Linear vs. SOCP and continuous vs mixed-integer are orthogonal concepts. Mixed-integer solvers usually require search trees. The linear vs. SOCP determines what problem is solved at each node in the search tree. With the commercial solvers cplex, and Gurobi you can have continuous linear, mixed-integer linear, quadratic/SOCP continuous and quadratic/SOCP mixed-integer. There's a video by Gurobi on SOCP that has an aside on the futility of trying to make names for all the combinations.

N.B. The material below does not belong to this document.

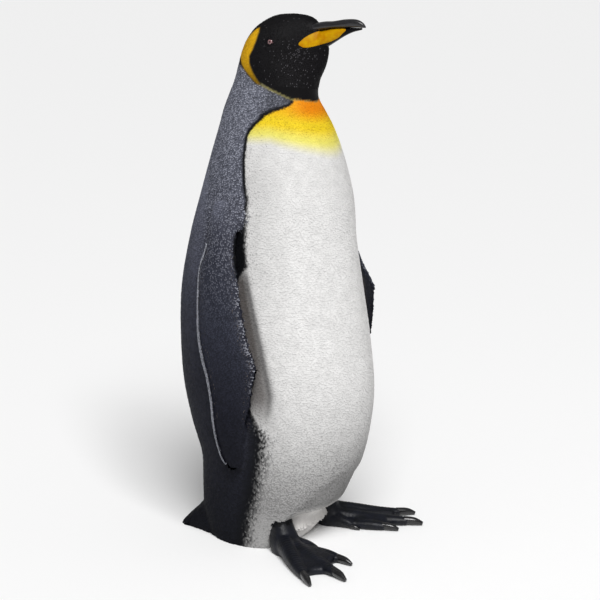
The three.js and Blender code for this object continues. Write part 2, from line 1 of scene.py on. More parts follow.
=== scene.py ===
"""A life-size painted resin statue of a king penguin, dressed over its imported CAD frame.

One skin is made from the figure's own forms, then covered with small solid feathers. The bill,
eyes, feet and claws are smooth pieces of their own. Shapes are worked out in millimetres and
written to Blender in metres. The bird faces -Y, so its right side is at -X.
"""

import math

import bmesh
import bpy
import numpy as np
from mathutils import Matrix, Vector, noise
from mathutils.bvhtree import BVHTree
from mathutils.kdtree import KDTree


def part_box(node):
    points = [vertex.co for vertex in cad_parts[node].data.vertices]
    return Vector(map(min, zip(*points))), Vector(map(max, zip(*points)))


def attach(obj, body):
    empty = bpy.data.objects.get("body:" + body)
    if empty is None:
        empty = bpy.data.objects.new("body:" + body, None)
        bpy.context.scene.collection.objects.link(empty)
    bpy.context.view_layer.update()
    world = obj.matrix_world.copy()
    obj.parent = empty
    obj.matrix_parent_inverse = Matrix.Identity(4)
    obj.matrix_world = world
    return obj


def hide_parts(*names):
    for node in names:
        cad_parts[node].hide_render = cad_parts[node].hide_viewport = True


MM = 0.001
SEED = 20
SIDES = {"right": -1, "left": 1}
rng = np.random.default_rng(SEED)

# ------------------------------------------------------------------ driving sizes
# The upright form: height, depth ahead of and behind the axis, half width, and how square the
# front and the back are.
BODY = [
    (0, 50, 131, 100, 2.5, 2.2),
    (38, 81, 147, 101, 2.5, 2.2),
    (85, 118, 151, 105, 2.4, 2.2),
    (145, 141, 151, 115, 2.2, 2.2),
    (205, 157, 172, 124, 2.1, 2.1),
    (275, 164, 187, 131, 2.1, 2.1),
    (375, 153, 191, 135, 2.1, 2.1),
    (450, 143, 187, 133, 1.96, 2.1),
    (545, 128, 167, 126, 1.93, 2.1),
    (610, 121, 149, 115, 2.1, 2.1),
    (680, 105, 130, 97, 2.1, 2.1),
    (735, 85, 115, 77, 2.1, 2.1),
    (757, 74, 110, 67, 2.05, 2.1),
    (781, 62, 101, 58, 2.0, 2.1),
    (808, 65.5, 90, 53, 1.9, 2.1),
    (835, 79, 83, 49.5, 1.75, 2.1),
    (856, 85, 77, 48, 1.6, 2.05),
    (876, 85.5, 67.5, 45.5, 1.5, 2.0),
    (896, 76, 51, 37, 1.55, 2.0),
    (909, 65.5, 32, 26, 1.75, 2.0),
    (917, 51, 13, 16, 1.9, 2.0),
    (921, 22, -20, 1, 2.0, 2.0),
]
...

It is possible for a good commercial solver to reliably solve problems like you describe with 1000's of assets in a reasonable amount of time (seconds to a few minutes), which combine sophisticated heuristics and branch-and-cut algorithms. The actual performance you will observe is very dependent on how you formulate the constraints and the quality of the solver. There are a lot of ways to improve a formulation. For example, the cardinality constraints are usually modeled with indicator variables $$ y_i = \left\{\begin{array}{ll} 1 & \mbox{if $w_i > 0$} \\ 0 & \mbox{otherwise} \end{array}\right. $$
which is enforced with constraints \begin{eqnarray} w_i &\le y_i &\hspace{1in} \forall i \in \{1, \ldots, n\} \\ \sum_{i = 1}^n y_i &\le k & \end{eqnarray} where $k$ is the cardinality limit. The constraint $w_i \le y_i$ is very weak, however. If you know of an a-priori upper bound on the $w_i$, say $u_i$, the you can add the constraint $$w_i \le u_i y_i$$ to the model. If $u_i$ is much smaller than $1$, then the continuous relaxation at the nodes will be tighter and help prune the branching tree and guide the heuristics. You can get an upper bound on the $w_i$ either from an explicit constraint (hard limit on the weight of any single asset), or from deriving it from the problem.j
If you are actually trying to explicitly minimize $w^{T} \Sigma w$ for 1000's of assets, that means $\Sigma$ has over 1,000,000 entries and you have explicitly estimated the covariance of every pair of assets. This is both difficult or impossible to do reliably and inefficient from a computation standpoint. It would be better to make a factor model, where the returns on asset $i$ would be given by $r_i = \epsilon_i + \sum_j \beta_{ij} r_j$. Where $j$ indexes the factors, and $\sigma_i$ would be the variance of $\epsilon_i$. If $\Sigma^f$ was the variance/covariance of the factor returns, then you would have an objective $$ \mbox{minimize} f^T \Sigma^f f + \sum_i \sigma_i^2 w_i^2 $$ With additional constraints $$ \sum_i \beta_{ij} w_i = f_j \hspace{0.5in} \forall j $$ The continuous relaxation would be much smaller and so the node subproblems would solve much faster. The $\sigma_i$ could be used to compute upper bounds on $w_i$ as well, since it is the variance that can't be hedged by other assets.